You know, pieces often suggest themselves to me when I look at the timber.  Building furniture out of recycled timber is not always easy.  Unlike timber bought from the timber yard, recycled timber isn’t always the same width, or length, or thickness, or even the same type of wood.  If you make a mistake you can be in big trouble . . .

Cartoon Carpenter

And often the pieces of wood aren’t even straight.  Recycled wood can be cupped, warped, bowed, twisted . . .  I have five thick boards clamped together sitting on the water tank in the weather with weight on them to try to take the twist out of them.  So instead of starting with a table, I often start with a piece of wood.

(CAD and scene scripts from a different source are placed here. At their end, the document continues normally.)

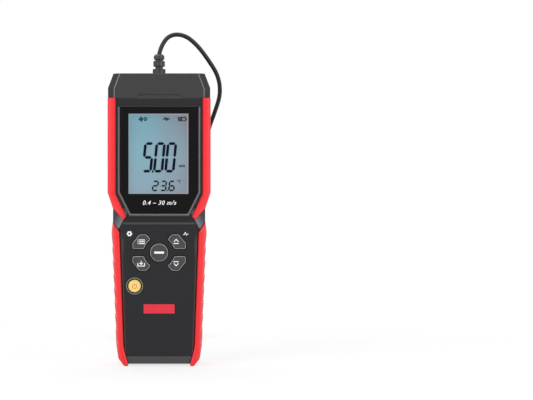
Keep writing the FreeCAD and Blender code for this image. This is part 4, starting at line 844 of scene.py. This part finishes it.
def plain_stage():
    """A pale floor that runs up behind the object, which the camera sees as white with a soft shadow."""
    mesh = bpy.data.meshes.new("studio_floor")
    steps = 16
    bend, near, far, wide, tall = 1.2, -4.0, 2.2, 6.0, 5.0
    turns = [math.pi / 2 * index / steps for index in range(1, steps + 1)]
    section = [(near, 0.0), (far, 0.0)]
    section += [(far + bend * math.sin(turn), bend * (1 - math.cos(turn))) for turn in turns]
    section.append((far + bend, tall))
    points = [(side * wide, y, z) for y, z in section for side in (-1, 1)]
    faces = [(2 * index, 2 * index + 1, 2 * index + 3, 2 * index + 2) for index in range(len(section) - 1)]
    mesh.from_pydata(points, [], faces)
    floor = link("studio_floor", mesh)
    look = Look("studio_white", base_color=(0.9, 0.9, 0.9), roughness=0.9, specular_ior_level=0.0)
    x, y, _ = look.millimetres()
    far_off = (x * x + y * y).above(350.0 ** 2, 250.0 ** 2)
    white = look.node("ShaderNodeEmission", None, {"Color": (1.0, 1.0, 1.0), "Strength": 1.0})
    share = look.seen_directly() * (far_off * 0.25 + 0.75)
    mixed = look.node("ShaderNodeMixShader", None, {
        0: share, 1: Signal(look, look.shader.outputs[0]), 2: white})
    look.join(look.tree.nodes["Material Output"].inputs[0], mixed)
    mesh.materials.append(look.material)
    for face in mesh.polygons:
        face.use_smooth = True


def lamp(name, place, aim, size, power):
    """A soft rectangular lamp; its place and size are in metres and its power in watts."""
    data = bpy.data.lights.new(name, "AREA")
    data.shape = "RECTANGLE"
    data.size, data.size_y = size
    data.energy = power
    item = link(name, data)
    item.location = place
    item.rotation_euler = (Vector(aim) - Vector(place)).to_track_quat("-Z", "Y").to_euler()


def studio():
    """Three soft lamps and a plain white world."""
    centre = (0, 0, 0.11)
    lamp("key_light", (-0.9, -1.1, 1.0), centre, (0.9, 0.9), 14)
    lamp("fill_light", (1.1, -0.9, 0.5), centre, (0.8, 1.0), 7)
    lamp("top_light", (0, 0.5, 1.3), centre, (1.0, 0.8), 9)
    world = bpy.data.worlds.new("studio_world")
    bpy.context.scene.world = world
    world.use_nodes = True
    sky = Graph(world.node_tree)
    ambient = sky.node("ShaderNodeBackground", None, {"Color": (1.0, 1.0, 1.0), "Strength": 0.45})
    white = sky.node("ShaderNodeBackground", None, {"Color": (1.0, 1.0, 1.0), "Strength": 1.0})
    mixed = sky.node("ShaderNodeMixShader", None, {0: sky.seen_directly(), 1: ambient, 2: white})
    sky.join(sky.tree.nodes["World Output"].inputs[0], mixed)


def front_camera():
    """Straight in front of the display, with the meter left of the middle of the frame."""
    distance = 1.2
    field = 0.3841
    sensor = 36
    face = -0.01
    height = 0.1193
    data = bpy.data.cameras.new("front_camera")
    data.sensor_width = sensor
    data.lens = sensor * distance / field
    data.shift_x = 0.2015
    camera = link("front_camera", data)
    camera.location = (0, face - distance, height)
    camera.rotation_euler = (math.pi / 2, 0, 0)
    bpy.context.scene.camera = camera


plain_stage()
studio()
front_camera()
bpy.context.scene.view_settings.view_transform = "Standard"
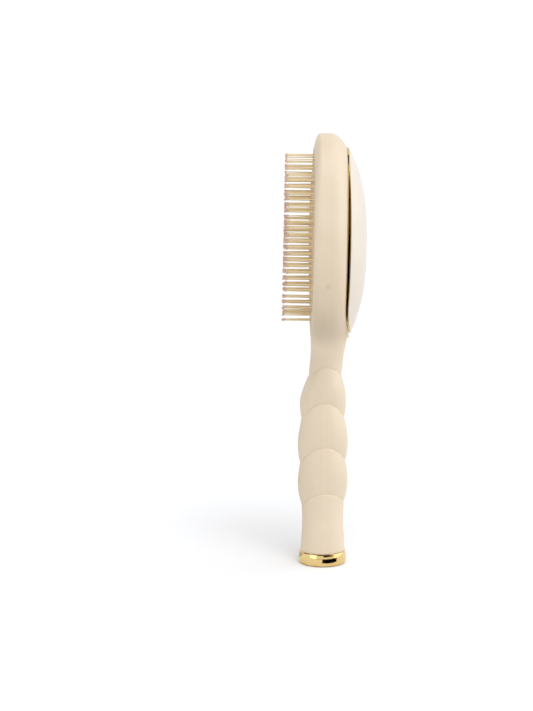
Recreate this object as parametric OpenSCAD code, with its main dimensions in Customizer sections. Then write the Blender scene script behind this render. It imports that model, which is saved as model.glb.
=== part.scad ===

But sometimes ideas just arrive and then I find the timber that will work.  One such is the idea for a stool.  Who said stools have to have four legs?  Or even three?  Couldn’t we get by with two if it was stable?  Of course and this was inspired by the good old fashioned step ladder.

Step Ladder

This one was taken from Etsy but we have one here on the farm, an old timber one like this.  Anyway, these have only two legs, the second fold out set are just the brace to stop it falling over and you can sit on them in perfect safety.  So how about a permanent brace?  Like this?

IMGP9981

More to come . . .

 

Where does one start

It’s been almost exactly three years since we decided to buy Kurrajong Farm, though it wasn’t called Kurrajong Farm when we made that decision.

We were living in Lutwyche, in Brisbane, in a three bedroom apartment, and we had in mind that one day we would buy some acreage.  But in the meantime we were looking around to buy a house, in suburbia.  Both of us were working in the city.  We still are.  As I write my blog I will keep coming back to these beginnings.

Today, Sunday 18 November, we are stuck indoors as the rains fall.  The rain is not unwelcome as it fills the tank, waters the gardens and greens up the grass, brown after a fairly prolonged dry spell.

Even though it rains, there is much to do around the farm.